GIVEN EXERCISE -
Collect every line in the records below that contains the word "joints".

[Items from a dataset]
════
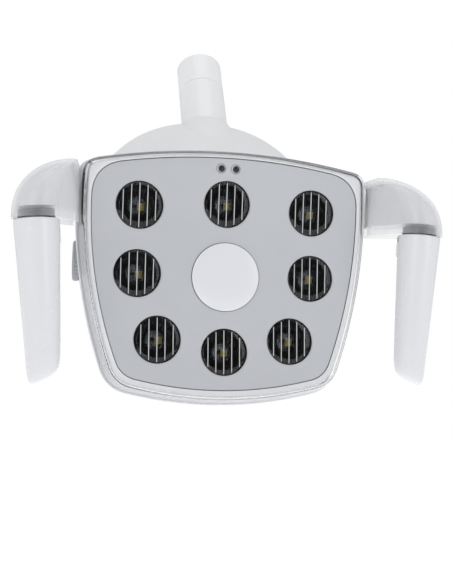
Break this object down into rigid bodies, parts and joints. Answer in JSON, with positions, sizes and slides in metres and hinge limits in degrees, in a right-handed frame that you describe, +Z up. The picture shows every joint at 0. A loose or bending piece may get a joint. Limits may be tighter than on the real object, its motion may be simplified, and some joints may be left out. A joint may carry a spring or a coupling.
{
  "type": "dental operating light",
  "caption": "Dental operating light head: round LED windows in a hollow face, pull-off handles on side wings, tilting on a swivelling neck that plugs onto the arm.",
  "frame": {"origin": "centre of the top rim of the arm socket tube, where the lamp hangs on its arm", "axes": "+X to the right of someone facing the lamp, +Y back away from them, +Z up; the face looks along -Y at rest"},
  "size_m": [0.318, 0.2048, 0.3098],
  "materials": {
    "white_plastic": "satin white",
    "white_paint": "satin white paint",
    "silver_paint": "satin silver paint",
    "clear_plastic": "clear polished",
    "lens_plastic": "clear polished, ribbed",
    "black_gloss": "black gloss",
    "sensor_black": "smoked gloss",
    "dark_plastic": "dark grey gloss",
    "grey_plastic": "satin grey",
    "aluminium": "milled",
    "steel": "brushed",
    "bearing_plastic": "natural",
    "circuit_board": "solder mask",
    "led_yellow": "phosphor",
    "badge_white": "plain satin"
  },
  "bodies": {
    "arm": {"arm_socket_tube": "white_paint", "swivel_screw": "steel", "swivel_bush": "bearing_plastic"},
    "neck": {"neck_tube": "white_paint", "swivel_retainer": "steel"},
    "head": {"rear_casing": "white_plastic", "front_bezel": "white_plastic", "wing_core_left": "white_plastic", "wing_core_right": "white_plastic", "chassis_plate": "aluminium", "tilt_bracket": "steel", "tilt_pin_left": "steel", "tilt_pin_right": "steel", "handle_peg_left": "steel", "handle_peg_right": "steel", "tilt_washer_left": "bearing_plastic", "tilt_washer_right": "bearing_plastic", "driver_board": "circuit_board", "sensor_board": "circuit_board", "dimmer": "dark_plastic", "handle_collar_left": "dark_plastic", "handle_collar_right": "dark_plastic", "face_panel": "silver_paint", "badge": "badge_white", "clear_rim": "clear_plastic", "wing_skin_left": "clear_plastic", "wing_skin_right": "clear_plastic", "sensor_window_left": "sensor_black", "sensor_window_right": "sensor_black", "led_cup_1": "black_gloss", "led_lens_1": "lens_plastic", "led_emitter_1": "led_yellow", "led_cup_2": "black_gloss", "led_lens_2": "lens_plastic", "led_emitter_2": "led_yellow", "led_cup_3": "black_gloss", "led_lens_3": "lens_plastic", "led_emitter_3": "led_yellow", "led_cup_4": "black_gloss", "led_lens_4": "lens_plastic", "led_emitter_4": "led_yellow", "led_cup_5": "black_gloss", "led_lens_5": "lens_plastic", "led_emitter_5": "led_yellow", "led_cup_6": "black_gloss", "led_lens_6": "lens_plastic", "led_emitter_6": "led_yellow", "led_cup_7": "black_gloss", "led_lens_7": "lens_plastic", "led_emitter_7": "led_yellow", "led_cup_8": "black_gloss", "led_lens_8": "lens_plastic", "led_emitter_8": "led_yellow"},
    "knob": {"brightness_knob": "grey_plastic"},
    "grip_left": {"handle_left": "white_plastic"},
    "release_left": {"handle_release_left": "white_plastic"},
    "grip_right": {"handle_right": "white_plastic"},
    "release_right": {"handle_release_right": "white_plastic"}
  },
  "joints": [
    {"name": "neck_swivel", "type": "hinge", "parent": "arm", "child": "neck", "pos_m": [0, -0.01479, -0.02668], "axis": [0, 0.4848, 0.8746], "range_deg": [-165, 165]},
    {"name": "head_tilt", "type": "hinge", "parent": "neck", "child": "head", "pos_m": [0, -0.04872, -0.0879], "axis": [1, 0, 0], "range_deg": [0, 60]},
    {"name": "knob_turn", "type": "hinge", "parent": "head", "child": "knob", "pos_m": [-0.1089, -0.08632, -0.1895], "axis": [-1, 0, 0], "range_deg": [-135, 135]},
    {"name": "handle_left_slide", "type": "slide", "parent": "head", "child": "grip_left", "axis": [0.0732, 0, -0.9973], "range_m": [0, 0.045]},
    {"name": "release_left_press", "type": "slide", "parent": "grip_left", "child": "release_left", "axis": [-0.9002, -0.4305, -0.0661], "range_m": [0, 0.002], "stiffness_N_per_m": 600},
    {"name": "handle_right_slide", "type": "slide", "parent": "head", "child": "grip_right", "axis": [-0.0732, 0, -0.9973], "range_m": [0, 0.045]},
    {"name": "release_right_press", "type": "slide", "parent": "grip_right", "child": "release_right", "axis": [0.9002, -0.4305, -0.0661], "range_m": [0, 0.002], "stiffness_N_per_m": 600}
  ]
}
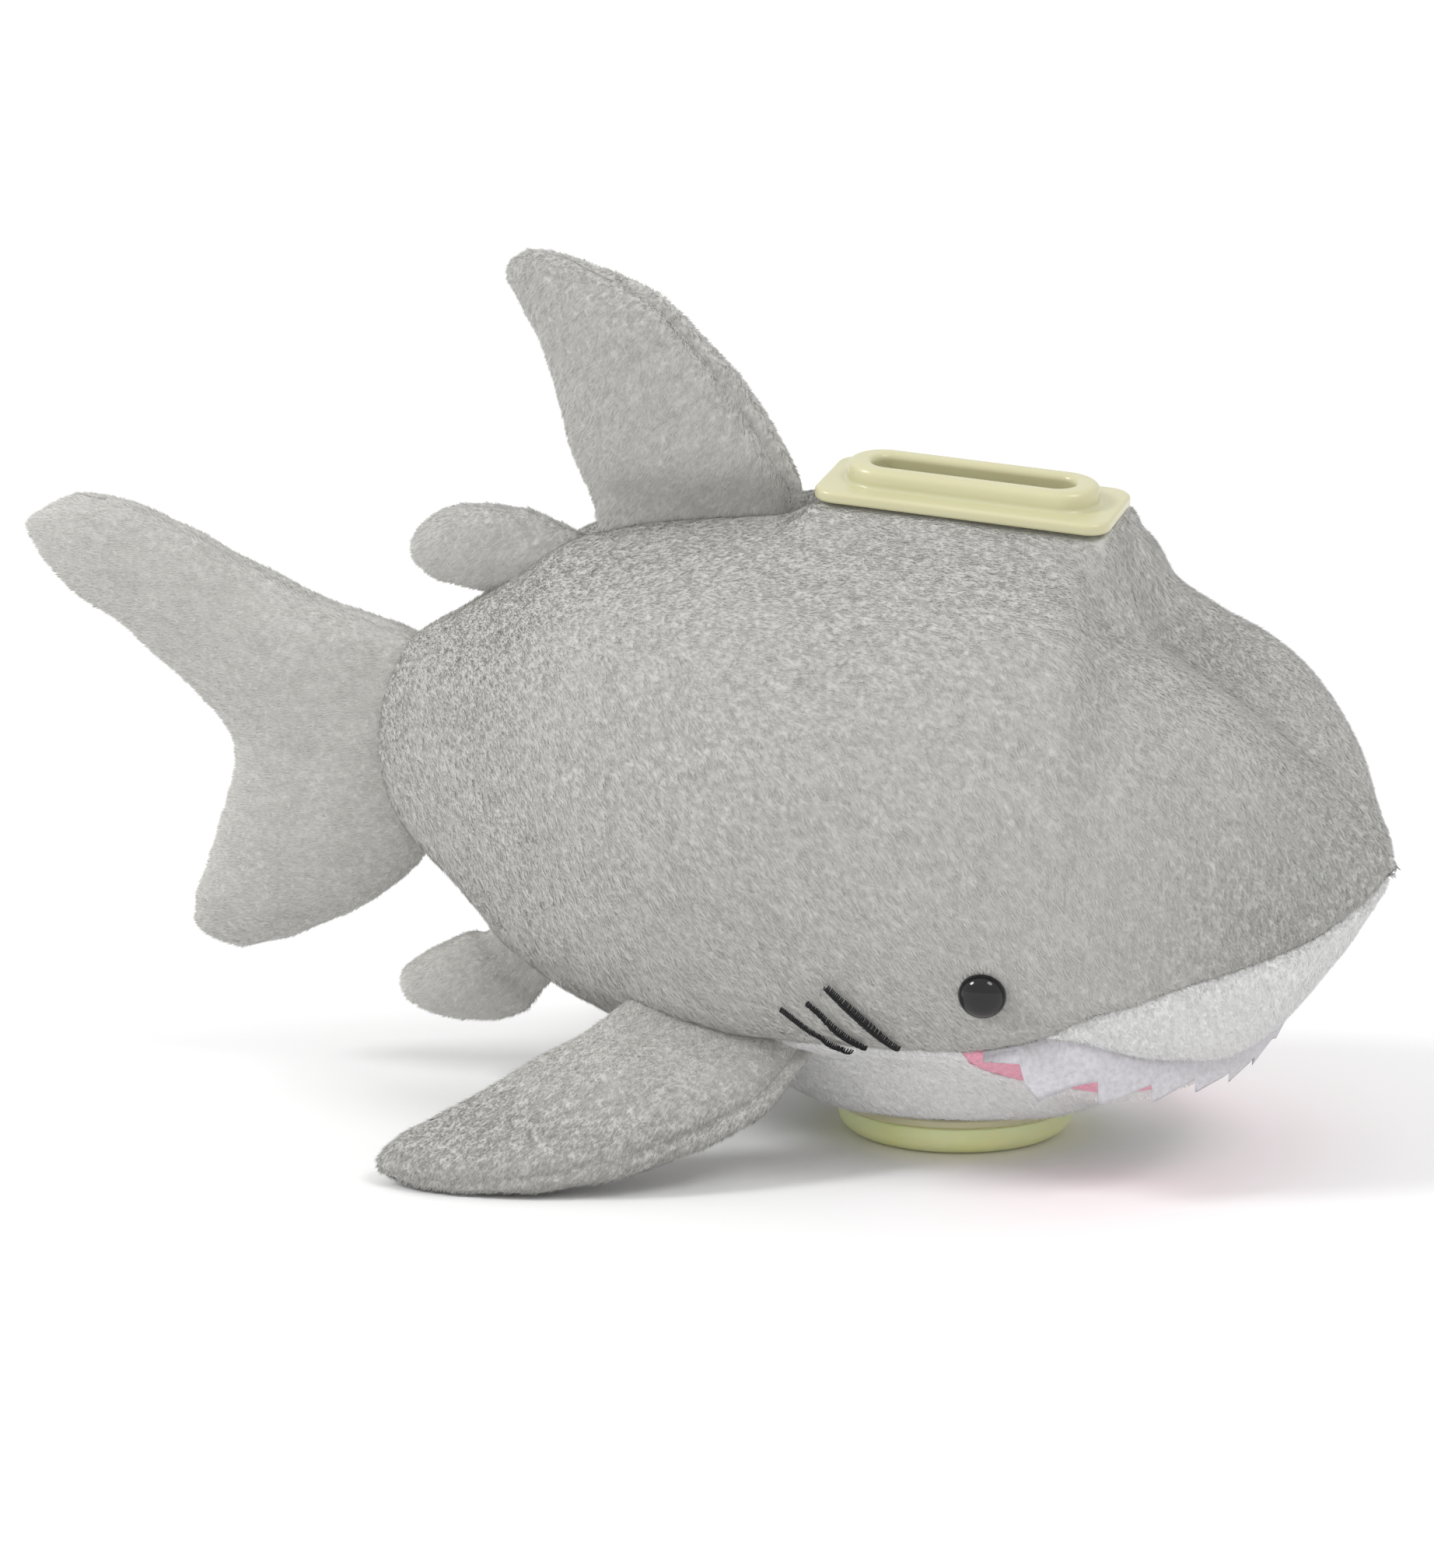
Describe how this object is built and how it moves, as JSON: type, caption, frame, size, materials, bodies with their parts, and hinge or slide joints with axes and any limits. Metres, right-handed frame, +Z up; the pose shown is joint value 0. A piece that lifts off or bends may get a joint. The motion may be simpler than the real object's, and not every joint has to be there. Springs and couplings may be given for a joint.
{
  "type": "plush shark coin bank",
  "caption": "Stuffed plush shark with sewn fins, a coin slot on its head, a coin tank inside and a pull-out stopper in its belly.",
  "frame": {"origin": "centre of the stopper's flat foot, on the surface that the shark stands on", "axes": "+X towards the nose, +Y towards the shark's left side, +Z up"},
  "size_m": [0.2455, 0.1392, 0.1542],
  "materials": {
    "grey_pile_fabric": "short pile, combed, matte",
    "white_pile_fabric": "short pile, matte",
    "pink_felt": "pressed felt",
    "white_felt": "pressed felt",
    "polyester_fibre": "loose fibre filling",
    "black_eye_plastic": "polished",
    "washer_plastic": "satin",
    "black_thread": "satin stitch",
    "cream_plastic": "glossy moulding",
    "tank_plastic": "blow moulded",
    "translucent_vinyl": "soft translucent vinyl"
  },
  "bodies": {
    "body": {"body_side_right": "grey_pile_fabric", "body_side_left": "grey_pile_fabric", "belly_panel": "white_pile_fabric", "snout_underside": "white_pile_fabric", "mouth_lining": "pink_felt", "teeth_strip": "white_felt", "body_stuffing": "polyester_fibre", "eye_right": "black_eye_plastic", "eye_left": "black_eye_plastic", "eye_washer_right": "washer_plastic", "eye_washer_left": "washer_plastic", "outlet_backing_ring": "washer_plastic", "slot_backing_frame": "washer_plastic", "gill_stitch_right_1": "black_thread", "gill_stitch_right_2": "black_thread", "gill_stitch_right_3": "black_thread", "gill_stitch_left_1": "black_thread", "gill_stitch_left_2": "black_thread", "gill_stitch_left_3": "black_thread", "slot_plate": "cream_plastic", "outlet_ring": "cream_plastic", "coin_tank": "tank_plastic"},
    "stopper": {"stopper": "translucent_vinyl"},
    "dorsal_fin": {"dorsal_fin_right": "grey_pile_fabric", "dorsal_fin_left": "grey_pile_fabric", "dorsal_fin_stuffing": "polyester_fibre"},
    "second_dorsal_fin": {"second_dorsal_fin_right": "grey_pile_fabric", "second_dorsal_fin_left": "grey_pile_fabric", "second_dorsal_fin_stuffing": "polyester_fibre"},
    "anal_fin": {"anal_fin_right": "grey_pile_fabric", "anal_fin_left": "grey_pile_fabric", "anal_fin_stuffing": "polyester_fibre"},
    "tail_fin": {"tail_fin_right": "grey_pile_fabric", "tail_fin_left": "grey_pile_fabric", "tail_fin_stuffing": "polyester_fibre"},
    "pectoral_fin_right": {"pectoral_fin_right_upper": "grey_pile_fabric", "pectoral_fin_right_lower": "grey_pile_fabric", "pectoral_fin_right_stuffing": "polyester_fibre"},
    "pectoral_fin_left": {"pectoral_fin_left_upper": "grey_pile_fabric", "pectoral_fin_left_lower": "grey_pile_fabric", "pectoral_fin_left_stuffing": "polyester_fibre"}
  },
  "joints": [
    {"name": "stopper_pull", "type": "slide", "parent": "body", "child": "stopper", "axis": [0, 0, -1], "range_m": [0, 0.03]},
    {"name": "tail_swing", "type": "hinge", "parent": "body", "child": "tail_fin", "pos_m": [-0.1048, -0.00907, 0.06429], "axis": [0, -0.1564, 0.9877], "range_deg": [-25, 25], "stiffness_Nm_per_rad": 0.06},
    {"name": "dorsal_tilt", "type": "hinge", "parent": "body", "child": "dorsal_fin", "pos_m": [-0.0425, -0.01659, 0.11175], "axis": [0.9958, -0.0144, 0.0907], "range_deg": [-20, 20], "stiffness_Nm_per_rad": 0.04},
    {"name": "second_dorsal_tilt", "type": "hinge", "parent": "body", "child": "second_dorsal_fin", "pos_m": [-0.0735, -0.01499, 0.1016], "axis": [0.7701, -0.0998, 0.6301], "range_deg": [-18, 18], "stiffness_Nm_per_rad": 0.015},
    {"name": "anal_fin_tilt", "type": "hinge", "parent": "body", "child": "anal_fin", "pos_m": [-0.0814, -0.00126, 0.02435], "axis": [0.6899, 0.173, -0.7029], "range_deg": [-18, 18], "stiffness_Nm_per_rad": 0.015},
    {"name": "pectoral_right_lift", "type": "hinge", "parent": "body", "child": "pectoral_fin_right", "pos_m": [-0.0335, -0.0405, 0.02275], "axis": [-0.9816, -0.0561, 0.1823], "range_deg": [-8, 25], "stiffness_Nm_per_rad": 0.5},
    {"name": "pectoral_left_lift", "type": "hinge", "parent": "body", "child": "pectoral_fin_left", "pos_m": [-0.0335, 0.0395, 0.02775], "axis": [0.9816, -0.0561, -0.1823], "range_deg": [-8, 25], "stiffness_Nm_per_rad": 0.5}
  ]
}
════
RESPONSE TO THE EXERCISE -
Break this object down into rigid bodies, parts and joints. Answer in JSON, with positions, sizes and slides in metres and hinge limits in degrees, in a right-handed frame that you describe, +Z up. The picture shows every joint at 0. A loose or bending piece may get a joint. Limits may be tighter than on the real object, its motion may be simplified, and some joints may be left out. A joint may carry a spring or a coupling.
  "joints": [
Describe how this object is built and how it moves, as JSON: type, caption, frame, size, materials, bodies with their parts, and hinge or slide joints with axes and any limits. Metres, right-handed frame, +Z up; the pose shown is joint value 0. A piece that lifts off or bends may get a joint. The motion may be simpler than the real object's, and not every joint has to be there. Springs and couplings may be given for a joint.
  "joints": [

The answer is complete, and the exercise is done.